Declared as the word of the year by Oxford Dictionaries in 2016, post-truth is an adjective defined as “'relating to or denoting circumstances in which objective facts are less influential in shaping public opinion than appeals to emotion and personal belief” (Oxford)—put simply, it’s when facts matter less than fiction.
Unfortunately, many of us can become victims of misinformation—frankly, it’s likely that we already are. A lot of people claim that we currently live in a post-truth era, given the widespread of misinformation and disinformation both online and offline. There are a number of factors that amplify fake news, and some of them can actually be a result of our own actions—but don’t blame yourself; blame psychology. It’s kind of our reality as human beings.
What are cognitive biases?
When faced with new information, studies show that we tend to only acknowledge ideas that already line up with our current beliefs, and ignore those that do not. Thanks to our biased reasoning, we often end up making warped conclusions or bad decisions. Though often unintended, we frequently fall into this trap because it is an effective coping mechanism—a way for us to avoid mental discomfort when faced with conflicting information.

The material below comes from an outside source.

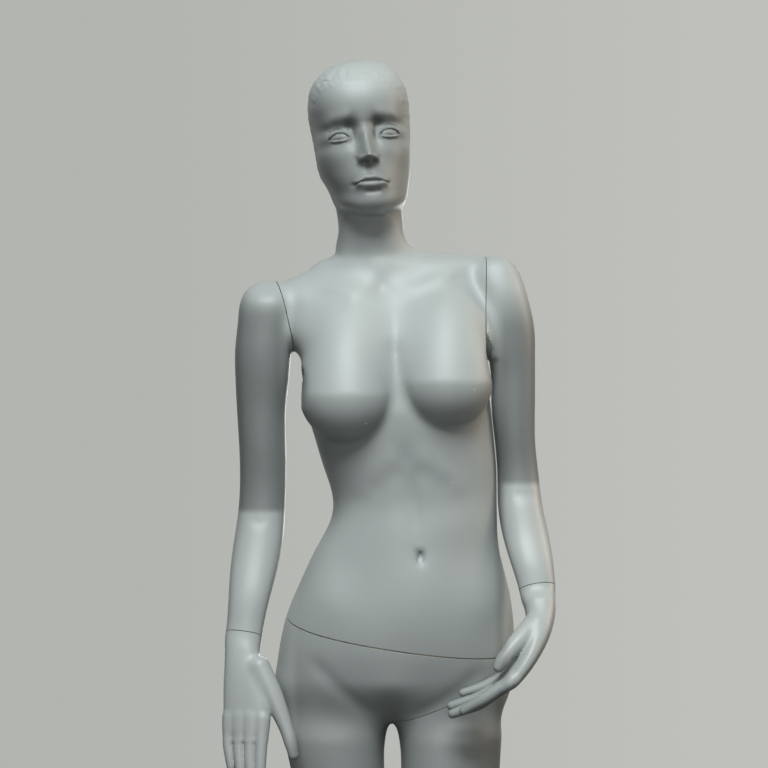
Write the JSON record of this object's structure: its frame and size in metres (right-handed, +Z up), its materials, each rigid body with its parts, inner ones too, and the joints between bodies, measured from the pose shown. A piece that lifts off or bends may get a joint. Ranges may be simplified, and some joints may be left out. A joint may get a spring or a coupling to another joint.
{
  "type": "full body mannequin",
  "caption": "Posed full-length female display mannequin in satin grey, with detachable torso, arms, hands and left leg, standing on a round steel base with a calf rod.",
  "frame": {"origin": "centre of the round base's underside, on the floor", "axes": "+Z up; the figure faces -Y; +X is the figure's left side"},
  "size_m": [0.4546, 0.4, 1.784],
  "materials": {
    "figure_paint": "satin sprayed paint on fibreglass",
    "plate_wood": "sealed plywood",
    "brushed_steel": "brushed stainless steel",
    "rod_chrome": "polished chrome plate",
    "pad_rubber": "ribbed black rubber",
    "zinc_screw": "bright zinc plate",
    "fitting_zinc": "turned steel, zinc plated",
    "black_plastic": "moulded nylon",
    "dowel_wood": "beech dowel"
  },
  "bodies": {
    "base": {"base_pad": "pad_rubber", "base_plate": "brushed_steel", "base_flange": "brushed_steel", "flange_screws": "zinc_screw", "support_rod": "rod_chrome"},
    "lock_screw": {"rod_lock_screw": "black_plastic"},
    "lower_body": {"pelvis_right_leg_shell": "figure_paint", "calf_socket": "fitting_zinc", "calf_socket_stop": "black_plastic", "pelvis_top_plate": "plate_wood", "waist_post": "fitting_zinc", "waist_post_screws": "zinc_screw", "waist_peg": "dowel_wood", "hip_plate": "plate_wood", "hip_keyhole_plate": "fitting_zinc"},
    "left_leg": {"left_leg_shell": "figure_paint", "left_leg_plate": "plate_wood", "leg_hanger_studs": "fitting_zinc"},
    "torso": {"torso_head_shell": "figure_paint", "torso_bottom_plate": "plate_wood", "waist_socket": "fitting_zinc", "waist_socket_screws": "zinc_screw", "shoulder_plate_right": "plate_wood", "shoulder_plate_left": "plate_wood"},
    "shoulder_swivel_right": {"shoulder_hub_right": "fitting_zinc", "shoulder_keeper_right": "fitting_zinc"},
    "arm_right": {"arm_shell_right": "figure_paint", "arm_plate_right": "plate_wood", "arm_plate_screws_right": "zinc_screw", "arm_spigot_right": "fitting_zinc", "forearm_end_plate_right": "plate_wood"},
    "wrist_swivel_right": {"wrist_hub_right": "fitting_zinc", "wrist_keeper_right": "fitting_zinc"},
    "hand_right": {"hand_right": "figure_paint", "hand_spigot_right": "fitting_zinc"},
    "shoulder_swivel_left": {"shoulder_hub_left": "fitting_zinc", "shoulder_keeper_left": "fitting_zinc"},
    "arm_left": {"arm_shell_left": "figure_paint", "arm_plate_left": "plate_wood", "arm_plate_screws_left": "zinc_screw", "arm_spigot_left": "fitting_zinc", "forearm_end_plate_left": "plate_wood"},
    "wrist_swivel_left": {"wrist_hub_left": "fitting_zinc", "wrist_keeper_left": "fitting_zinc"},
    "hand_left": {"hand_left": "figure_paint", "hand_spigot_left": "fitting_zinc"}
  },
  "joints": [
    {"name": "rod_lock_turn", "type": "hinge", "parent": "base", "child": "lock_screw", "pos_m": [-0.057, 0.10257, 0.02179], "axis": [0, 0.9848, 0.1736], "range_deg": [0, 360]},
    {"name": "figure_lift", "type": "slide", "parent": "base", "child": "lower_body", "axis": [0, -0.1736, 0.9848], "range_m": [0, 0.2]},
    {"name": "left_leg_unhook", "type": "slide", "parent": "lower_body", "child": "left_leg", "axis": [0.8556, 0.2572, 0.4492], "range_m": [0, 0.018]},
    {"name": "torso_lift", "type": "slide", "parent": "lower_body", "child": "torso", "axis": [0.146, -0.194, 0.9701], "range_m": [0, 0.09]},
    {"name": "shoulder_swing_right", "type": "hinge", "parent": "torso", "child": "shoulder_swivel_right", "pos_m": [-0.1581, 0.002, 1.415], "axis": [-0.9619, -0.154, -0.226], "range_deg": [0, 90]},
    {"name": "arm_pull_right", "type": "slide", "parent": "shoulder_swivel_right", "child": "arm_right", "axis": [-0.9619, -0.154, -0.226], "range_m": [0, 0.05]},
    {"name": "wrist_turn_right", "type": "hinge", "parent": "arm_right", "child": "wrist_swivel_right", "pos_m": [-0.214, -0.053, 0.986], "axis": [-0.132, -0.359, -0.924], "range_deg": [0, 90]},
    {"name": "hand_pull_right", "type": "slide", "parent": "wrist_swivel_right", "child": "hand_right", "axis": [-0.132, -0.359, -0.924], "range_m": [0, 0.05]},
    {"name": "shoulder_swing_left", "type": "hinge", "parent": "torso", "child": "shoulder_swivel_left", "pos_m": [0.1208, 0.003, 1.44], "axis": [-0.9998, 0, 0.02], "range_deg": [0, 90]},
    {"name": "arm_pull_left", "type": "slide", "parent": "shoulder_swivel_left", "child": "arm_left", "axis": [0.9998, 0, -0.02], "range_m": [0, 0.05]},
    {"name": "wrist_turn_left", "type": "hinge", "parent": "arm_left", "child": "wrist_swivel_left", "pos_m": [0.1885, -0.064, 1.051], "axis": [-0.1519, 0.4468, 0.8816], "range_deg": [0, 90]},
    {"name": "hand_pull_left", "type": "slide", "parent": "wrist_swivel_left", "child": "hand_left", "axis": [0.1519, -0.4468, -0.8816], "range_m": [0, 0.05]}
  ]
}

But it’s not entirely our fault; fake news does come from somewhere, after all.
Where does fake news come from? Who is manipulating the media?
Well, take your pick! We have trolls, conspiracy theorists, influencers, and hyperpartisan establishments, among many others. But as the national elections day draws closer and closer, it’s becoming nearly impossible for us to ignore arguably one of the biggest culprits of all: politicians.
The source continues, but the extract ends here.